Work to do:
Only one stretch of the data below should be repeated: the lines from the line containing "obj.parent = empty" through the line containing "FOOT_DEPTH = 5", inclusive, exactly as they are.

--- begin ---

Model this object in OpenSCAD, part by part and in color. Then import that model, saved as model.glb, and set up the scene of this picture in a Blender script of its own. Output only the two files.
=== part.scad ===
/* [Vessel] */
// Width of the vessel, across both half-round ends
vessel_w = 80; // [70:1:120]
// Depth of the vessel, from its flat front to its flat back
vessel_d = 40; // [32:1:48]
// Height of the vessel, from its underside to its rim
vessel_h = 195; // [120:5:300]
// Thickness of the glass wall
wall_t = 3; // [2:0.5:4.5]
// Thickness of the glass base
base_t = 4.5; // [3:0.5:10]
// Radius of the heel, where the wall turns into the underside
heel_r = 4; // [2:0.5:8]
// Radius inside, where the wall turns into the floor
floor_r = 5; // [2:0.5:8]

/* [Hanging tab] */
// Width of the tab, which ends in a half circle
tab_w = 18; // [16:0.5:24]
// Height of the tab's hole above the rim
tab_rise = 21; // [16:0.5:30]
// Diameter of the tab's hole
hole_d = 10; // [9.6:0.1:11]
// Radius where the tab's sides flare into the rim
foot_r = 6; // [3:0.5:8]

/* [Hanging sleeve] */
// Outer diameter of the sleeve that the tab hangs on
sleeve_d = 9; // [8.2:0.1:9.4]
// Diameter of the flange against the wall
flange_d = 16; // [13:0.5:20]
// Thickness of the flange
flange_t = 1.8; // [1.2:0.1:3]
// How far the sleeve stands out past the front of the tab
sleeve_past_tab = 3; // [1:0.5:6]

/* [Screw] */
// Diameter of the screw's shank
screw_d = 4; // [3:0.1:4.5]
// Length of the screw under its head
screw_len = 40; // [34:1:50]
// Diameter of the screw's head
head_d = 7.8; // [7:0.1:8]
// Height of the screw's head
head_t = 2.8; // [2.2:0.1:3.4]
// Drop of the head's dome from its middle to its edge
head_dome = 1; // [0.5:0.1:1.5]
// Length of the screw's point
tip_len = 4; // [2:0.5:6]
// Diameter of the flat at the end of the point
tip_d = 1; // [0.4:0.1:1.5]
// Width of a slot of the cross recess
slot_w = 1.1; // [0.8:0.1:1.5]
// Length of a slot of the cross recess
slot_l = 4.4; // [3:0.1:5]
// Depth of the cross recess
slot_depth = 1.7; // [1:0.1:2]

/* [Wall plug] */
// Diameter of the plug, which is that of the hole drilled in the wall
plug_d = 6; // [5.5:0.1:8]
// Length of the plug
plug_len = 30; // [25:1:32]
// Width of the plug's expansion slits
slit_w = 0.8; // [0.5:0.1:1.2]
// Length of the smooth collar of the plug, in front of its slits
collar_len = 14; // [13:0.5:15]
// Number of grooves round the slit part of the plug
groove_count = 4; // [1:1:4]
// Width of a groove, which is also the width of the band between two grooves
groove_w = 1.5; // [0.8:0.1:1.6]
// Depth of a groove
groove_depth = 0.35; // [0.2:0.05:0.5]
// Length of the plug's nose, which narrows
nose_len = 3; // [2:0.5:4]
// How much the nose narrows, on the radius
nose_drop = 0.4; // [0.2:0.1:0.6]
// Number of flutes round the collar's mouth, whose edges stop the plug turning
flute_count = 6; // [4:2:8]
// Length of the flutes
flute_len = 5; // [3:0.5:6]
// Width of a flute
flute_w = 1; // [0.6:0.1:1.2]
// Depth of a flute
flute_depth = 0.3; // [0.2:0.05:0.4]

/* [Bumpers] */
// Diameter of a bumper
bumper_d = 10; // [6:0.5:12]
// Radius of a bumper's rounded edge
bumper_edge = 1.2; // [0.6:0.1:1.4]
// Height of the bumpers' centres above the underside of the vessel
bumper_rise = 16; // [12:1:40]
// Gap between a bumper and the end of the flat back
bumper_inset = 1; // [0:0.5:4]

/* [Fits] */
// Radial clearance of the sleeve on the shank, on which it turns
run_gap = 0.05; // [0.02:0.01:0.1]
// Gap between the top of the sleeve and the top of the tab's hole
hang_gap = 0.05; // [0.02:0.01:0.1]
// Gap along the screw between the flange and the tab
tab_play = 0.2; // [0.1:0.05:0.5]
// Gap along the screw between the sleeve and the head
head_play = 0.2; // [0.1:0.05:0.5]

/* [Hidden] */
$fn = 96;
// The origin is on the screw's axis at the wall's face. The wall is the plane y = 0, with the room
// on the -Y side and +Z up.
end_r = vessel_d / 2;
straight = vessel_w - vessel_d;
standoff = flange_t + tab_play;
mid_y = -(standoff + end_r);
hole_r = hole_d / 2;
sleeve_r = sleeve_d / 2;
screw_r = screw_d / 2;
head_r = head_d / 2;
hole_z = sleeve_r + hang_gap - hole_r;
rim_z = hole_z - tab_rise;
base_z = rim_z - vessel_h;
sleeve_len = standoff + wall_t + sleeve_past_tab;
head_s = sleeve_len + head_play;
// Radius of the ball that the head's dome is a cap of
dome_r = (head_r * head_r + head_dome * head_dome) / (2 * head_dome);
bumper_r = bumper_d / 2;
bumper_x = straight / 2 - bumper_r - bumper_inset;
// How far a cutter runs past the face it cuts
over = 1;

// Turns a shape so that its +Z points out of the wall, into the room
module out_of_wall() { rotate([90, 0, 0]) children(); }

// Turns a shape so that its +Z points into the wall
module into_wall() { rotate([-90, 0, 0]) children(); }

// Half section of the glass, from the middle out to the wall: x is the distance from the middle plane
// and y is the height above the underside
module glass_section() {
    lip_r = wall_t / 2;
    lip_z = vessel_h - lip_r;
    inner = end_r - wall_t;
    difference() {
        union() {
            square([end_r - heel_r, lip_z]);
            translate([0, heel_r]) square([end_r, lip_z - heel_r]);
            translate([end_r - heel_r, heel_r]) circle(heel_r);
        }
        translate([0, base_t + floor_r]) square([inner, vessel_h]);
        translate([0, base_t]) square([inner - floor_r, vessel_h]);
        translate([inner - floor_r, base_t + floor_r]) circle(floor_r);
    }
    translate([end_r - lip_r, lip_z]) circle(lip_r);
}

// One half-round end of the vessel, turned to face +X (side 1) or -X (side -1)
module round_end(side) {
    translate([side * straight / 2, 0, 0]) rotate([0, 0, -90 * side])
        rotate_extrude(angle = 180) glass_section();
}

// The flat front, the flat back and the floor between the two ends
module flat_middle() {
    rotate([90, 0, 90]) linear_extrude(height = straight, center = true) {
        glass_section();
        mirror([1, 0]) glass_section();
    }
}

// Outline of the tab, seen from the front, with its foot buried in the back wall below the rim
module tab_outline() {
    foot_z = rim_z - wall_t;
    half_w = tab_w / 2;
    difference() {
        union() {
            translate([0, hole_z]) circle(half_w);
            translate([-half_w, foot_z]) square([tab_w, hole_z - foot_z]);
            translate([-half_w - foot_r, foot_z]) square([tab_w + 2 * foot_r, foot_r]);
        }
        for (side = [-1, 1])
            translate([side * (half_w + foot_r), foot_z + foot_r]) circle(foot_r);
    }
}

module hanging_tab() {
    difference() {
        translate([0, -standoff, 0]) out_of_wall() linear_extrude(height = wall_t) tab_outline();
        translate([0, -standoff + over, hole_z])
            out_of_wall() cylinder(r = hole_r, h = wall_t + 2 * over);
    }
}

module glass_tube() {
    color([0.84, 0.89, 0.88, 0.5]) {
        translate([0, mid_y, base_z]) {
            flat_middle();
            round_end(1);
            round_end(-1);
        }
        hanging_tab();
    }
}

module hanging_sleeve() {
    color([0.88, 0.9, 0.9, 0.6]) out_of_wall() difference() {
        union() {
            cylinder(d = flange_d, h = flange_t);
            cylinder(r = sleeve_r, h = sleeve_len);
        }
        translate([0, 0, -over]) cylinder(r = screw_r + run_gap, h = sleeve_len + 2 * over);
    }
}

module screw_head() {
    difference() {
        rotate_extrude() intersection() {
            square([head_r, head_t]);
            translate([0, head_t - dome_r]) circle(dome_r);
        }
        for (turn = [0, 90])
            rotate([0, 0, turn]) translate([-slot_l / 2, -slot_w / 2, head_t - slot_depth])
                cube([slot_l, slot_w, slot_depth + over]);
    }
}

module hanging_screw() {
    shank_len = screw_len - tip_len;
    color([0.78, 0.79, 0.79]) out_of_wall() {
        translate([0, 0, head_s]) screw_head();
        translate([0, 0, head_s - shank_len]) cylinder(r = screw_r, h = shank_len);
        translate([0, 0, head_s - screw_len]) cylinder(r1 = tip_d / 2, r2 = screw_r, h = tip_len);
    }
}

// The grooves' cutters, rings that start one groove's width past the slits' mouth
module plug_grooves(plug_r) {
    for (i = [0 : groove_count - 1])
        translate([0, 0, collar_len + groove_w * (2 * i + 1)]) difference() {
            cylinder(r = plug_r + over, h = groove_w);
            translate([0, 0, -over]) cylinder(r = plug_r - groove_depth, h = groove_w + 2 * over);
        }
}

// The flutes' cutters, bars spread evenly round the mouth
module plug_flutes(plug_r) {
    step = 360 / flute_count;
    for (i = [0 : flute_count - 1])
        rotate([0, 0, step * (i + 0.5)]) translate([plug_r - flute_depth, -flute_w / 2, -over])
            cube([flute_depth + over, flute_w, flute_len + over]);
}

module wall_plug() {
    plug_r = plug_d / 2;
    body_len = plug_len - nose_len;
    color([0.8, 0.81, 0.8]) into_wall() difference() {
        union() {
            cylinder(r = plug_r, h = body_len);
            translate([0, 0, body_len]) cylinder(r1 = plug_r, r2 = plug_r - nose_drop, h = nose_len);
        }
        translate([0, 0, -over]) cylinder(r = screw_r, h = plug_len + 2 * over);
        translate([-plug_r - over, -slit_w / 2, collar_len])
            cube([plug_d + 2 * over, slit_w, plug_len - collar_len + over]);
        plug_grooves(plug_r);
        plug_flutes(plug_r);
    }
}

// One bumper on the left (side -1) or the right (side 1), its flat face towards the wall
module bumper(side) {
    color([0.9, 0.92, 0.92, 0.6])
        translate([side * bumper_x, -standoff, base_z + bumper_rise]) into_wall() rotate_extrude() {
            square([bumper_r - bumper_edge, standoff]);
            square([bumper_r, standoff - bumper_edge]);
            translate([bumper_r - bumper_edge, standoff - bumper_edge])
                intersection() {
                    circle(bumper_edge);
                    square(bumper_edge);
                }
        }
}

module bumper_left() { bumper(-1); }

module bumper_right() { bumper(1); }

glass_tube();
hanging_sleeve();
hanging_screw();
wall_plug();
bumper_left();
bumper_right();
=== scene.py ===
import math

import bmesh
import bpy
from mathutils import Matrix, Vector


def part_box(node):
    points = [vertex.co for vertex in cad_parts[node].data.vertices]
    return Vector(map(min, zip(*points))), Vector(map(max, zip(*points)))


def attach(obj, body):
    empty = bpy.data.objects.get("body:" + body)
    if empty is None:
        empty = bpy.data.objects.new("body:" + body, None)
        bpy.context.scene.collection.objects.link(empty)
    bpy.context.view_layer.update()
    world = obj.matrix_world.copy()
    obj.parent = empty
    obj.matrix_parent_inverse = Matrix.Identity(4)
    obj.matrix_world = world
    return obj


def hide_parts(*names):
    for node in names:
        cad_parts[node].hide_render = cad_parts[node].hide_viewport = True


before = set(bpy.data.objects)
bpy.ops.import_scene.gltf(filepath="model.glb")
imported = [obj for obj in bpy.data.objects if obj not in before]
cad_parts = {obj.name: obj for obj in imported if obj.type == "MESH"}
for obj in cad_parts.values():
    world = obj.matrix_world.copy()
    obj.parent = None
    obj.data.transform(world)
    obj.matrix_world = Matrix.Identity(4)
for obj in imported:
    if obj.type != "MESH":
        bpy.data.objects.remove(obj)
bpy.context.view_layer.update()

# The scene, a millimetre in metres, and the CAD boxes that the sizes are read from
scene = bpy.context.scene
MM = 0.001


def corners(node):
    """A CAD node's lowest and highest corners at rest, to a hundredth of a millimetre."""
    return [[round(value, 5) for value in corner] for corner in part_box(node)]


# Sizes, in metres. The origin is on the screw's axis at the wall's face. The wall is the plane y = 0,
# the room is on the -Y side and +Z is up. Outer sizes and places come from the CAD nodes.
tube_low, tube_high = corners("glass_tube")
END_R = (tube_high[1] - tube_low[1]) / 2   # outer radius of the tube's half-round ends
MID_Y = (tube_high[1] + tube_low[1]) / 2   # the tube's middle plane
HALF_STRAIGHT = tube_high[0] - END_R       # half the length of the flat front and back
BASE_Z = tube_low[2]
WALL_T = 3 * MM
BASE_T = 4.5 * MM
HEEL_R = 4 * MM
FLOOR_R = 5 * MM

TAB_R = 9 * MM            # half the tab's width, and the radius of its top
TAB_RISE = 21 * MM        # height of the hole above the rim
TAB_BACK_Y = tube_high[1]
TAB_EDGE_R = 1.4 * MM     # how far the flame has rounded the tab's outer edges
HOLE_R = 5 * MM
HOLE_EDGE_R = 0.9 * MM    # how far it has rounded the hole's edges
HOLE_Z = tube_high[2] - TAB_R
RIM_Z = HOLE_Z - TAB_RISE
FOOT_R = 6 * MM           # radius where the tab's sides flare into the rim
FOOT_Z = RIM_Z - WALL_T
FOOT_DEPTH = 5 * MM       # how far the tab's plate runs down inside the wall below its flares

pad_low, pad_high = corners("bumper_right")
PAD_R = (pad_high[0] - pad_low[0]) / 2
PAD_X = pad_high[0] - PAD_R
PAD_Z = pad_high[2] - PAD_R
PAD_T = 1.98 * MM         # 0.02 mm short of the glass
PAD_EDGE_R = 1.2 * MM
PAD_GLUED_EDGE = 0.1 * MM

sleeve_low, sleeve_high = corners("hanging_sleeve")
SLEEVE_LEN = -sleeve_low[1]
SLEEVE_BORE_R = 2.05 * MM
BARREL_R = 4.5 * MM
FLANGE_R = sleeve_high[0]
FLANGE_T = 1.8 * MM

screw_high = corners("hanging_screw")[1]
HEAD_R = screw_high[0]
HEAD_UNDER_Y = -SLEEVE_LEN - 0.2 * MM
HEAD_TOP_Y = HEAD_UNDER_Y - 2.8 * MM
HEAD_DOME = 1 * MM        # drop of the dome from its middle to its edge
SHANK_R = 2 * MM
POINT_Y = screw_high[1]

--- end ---

Output of the task:
    obj.parent = empty
    obj.matrix_parent_inverse = Matrix.Identity(4)
    obj.matrix_world = world
    return obj


def hide_parts(*names):
    for node in names:
        cad_parts[node].hide_render = cad_parts[node].hide_viewport = True


before = set(bpy.data.objects)
bpy.ops.import_scene.gltf(filepath="model.glb")
imported = [obj for obj in bpy.data.objects if obj not in before]
cad_parts = {obj.name: obj for obj in imported if obj.type == "MESH"}
for obj in cad_parts.values():
    world = obj.matrix_world.copy()
    obj.parent = None
    obj.data.transform(world)
    obj.matrix_world = Matrix.Identity(4)
for obj in imported:
    if obj.type != "MESH":
        bpy.data.objects.remove(obj)
bpy.context.view_layer.update()

# The scene, a millimetre in metres, and the CAD boxes that the sizes are read from
scene = bpy.context.scene
MM = 0.001


def corners(node):
    """A CAD node's lowest and highest corners at rest, to a hundredth of a millimetre."""
    return [[round(value, 5) for value in corner] for corner in part_box(node)]


# Sizes, in metres. The origin is on the screw's axis at the wall's face. The wall is the plane y = 0,
# the room is on the -Y side and +Z is up. Outer sizes and places come from the CAD nodes.
tube_low, tube_high = corners("glass_tube")
END_R = (tube_high[1] - tube_low[1]) / 2   # outer radius of the tube's half-round ends
MID_Y = (tube_high[1] + tube_low[1]) / 2   # the tube's middle plane
HALF_STRAIGHT = tube_high[0] - END_R       # half the length of the flat front and back
BASE_Z = tube_low[2]
WALL_T = 3 * MM
BASE_T = 4.5 * MM
HEEL_R = 4 * MM
FLOOR_R = 5 * MM

TAB_R = 9 * MM            # half the tab's width, and the radius of its top
TAB_RISE = 21 * MM        # height of the hole above the rim
TAB_BACK_Y = tube_high[1]
TAB_EDGE_R = 1.4 * MM     # how far the flame has rounded the tab's outer edges
HOLE_R = 5 * MM
HOLE_EDGE_R = 0.9 * MM    # how far it has rounded the hole's edges
HOLE_Z = tube_high[2] - TAB_R
RIM_Z = HOLE_Z - TAB_RISE
FOOT_R = 6 * MM           # radius where the tab's sides flare into the rim
FOOT_Z = RIM_Z - WALL_T
FOOT_DEPTH = 5 * MM       # how far the tab's plate runs down inside the wall below its flares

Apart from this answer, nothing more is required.